The Queen of Sheba to Solomon: “The report was true that I heard in my own land of your words and of your wisdom, but I did not believe the reports until I came and my own eyes had seen it. And behold, the half was not told me” (10:6,7). And: “Blessed be the Lord your God, who has delighted in you and set you on the throne of Israel!” (10:9) “Thus King Solomon excelled all the kings of the earth in riches and in wisdom” (10:23). How greatly the Lord blessed Solomon. Thus, how much more wicked was his turning away from the Lord, the story which is told in the following chapters.


Solomon loved foreign women. He built the high places for their gods. “. . . when Solomon was old his wives turned away his heart after other gods, and his heart was not wholly true to the Lord his God, as was the heart of David his father” (11:4). And though, in response, the Lord raised up adversaries against Solomon (ch. 11), yet God did not tear the kingdom from Solomon’s hand because of his promise to David (11:13). With Rehoboam, the kingdom became divided, but Judah and Jerusalem remained under the Davidic dynasty, again, just as the Lord had promised.
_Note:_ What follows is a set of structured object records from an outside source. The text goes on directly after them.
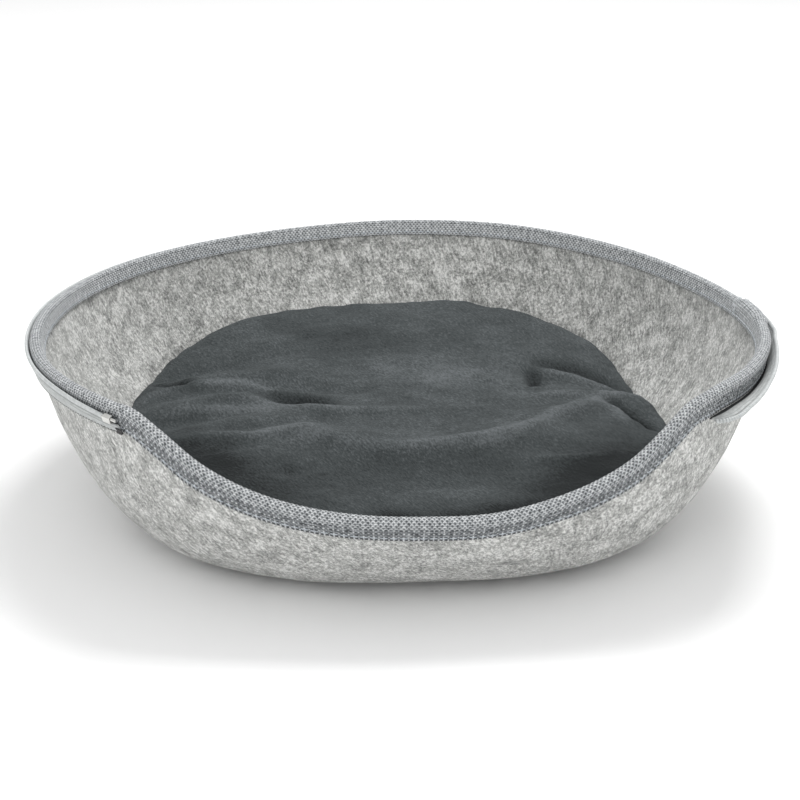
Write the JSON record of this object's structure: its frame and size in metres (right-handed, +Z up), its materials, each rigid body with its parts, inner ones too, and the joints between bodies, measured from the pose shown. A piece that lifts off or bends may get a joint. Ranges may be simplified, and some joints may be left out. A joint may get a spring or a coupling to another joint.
{
  "type": "lower half of a felt cat cave, open as a bed",
  "caption": "Shallow felt bowl with a low cut-down entrance, a bound rim, a zip half round the outside and a filled plush cushion inside.",
  "frame": {"origin": "on the floor under the middle of the whole part's box", "axes": "+Z up, -Y towards the low entrance at the front, +X towards the right as seen from the front"},
  "size_m": [0.4582, 0.4774, 0.1162],
  "materials": {
    "felt": "mottled pale grey wool felt, matte, with short loose fibres",
    "binding": "coarse blue-grey woven webbing, matte",
    "zip_cloth": "fine pale grey woven zip tape",
    "zip_nylon": "pale grey nylon coil",
    "zip_metal": "bright nickel-plated metal",
    "plush": "dark slate grey short-pile plush"
  },
  "bodies": {
    "root": {"felt_shell": "felt", "rim_binding": "binding", "zip_tape": "zip_cloth", "zip_coil": "zip_nylon", "zip_pin": "zip_metal", "cushion": "plush"}
  },
  "joints": []
}
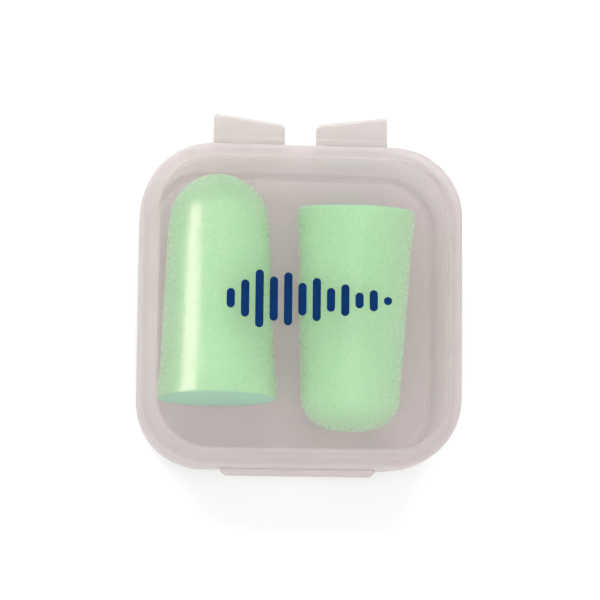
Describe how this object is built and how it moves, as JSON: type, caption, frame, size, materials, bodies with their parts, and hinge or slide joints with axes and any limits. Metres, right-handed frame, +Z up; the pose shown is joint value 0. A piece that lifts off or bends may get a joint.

Division, Jeroboam’s golden calves and illegitimate priests, the multiplication of high places under Rehoboam, the succeeding kings walking in all the sins of their fathers (e.g., 15:3, 12), war between Israel and Judah (11:16), hope placed in military alliances rather than in God (11:19), political murders (11:29; 12:10), Ahab and Jezebel, and all the rest. At times, it seems as if God’s plans were doomed to failure. Oh, no! The worst that man might do cannot derail God’s plans. He has promised a Messiah from the line of David, and a Messiah from the line of David there will be!


It's good to remember, through the sweep of history, and all the days which seemingly scream to us that all is lost, that God remains on his throne and that he will accomplish all that he intends. And what grace is given to Solomon and to us!


Repeat the story o’er and o’er,

Of grace so full and free;

I love to hear it more and more,

Since grace has rescued me.

The half was never told,

The half was never told,

of Grace Divine, so wonderful,

The half was never, never told. -- Philip P. Bliss (1876)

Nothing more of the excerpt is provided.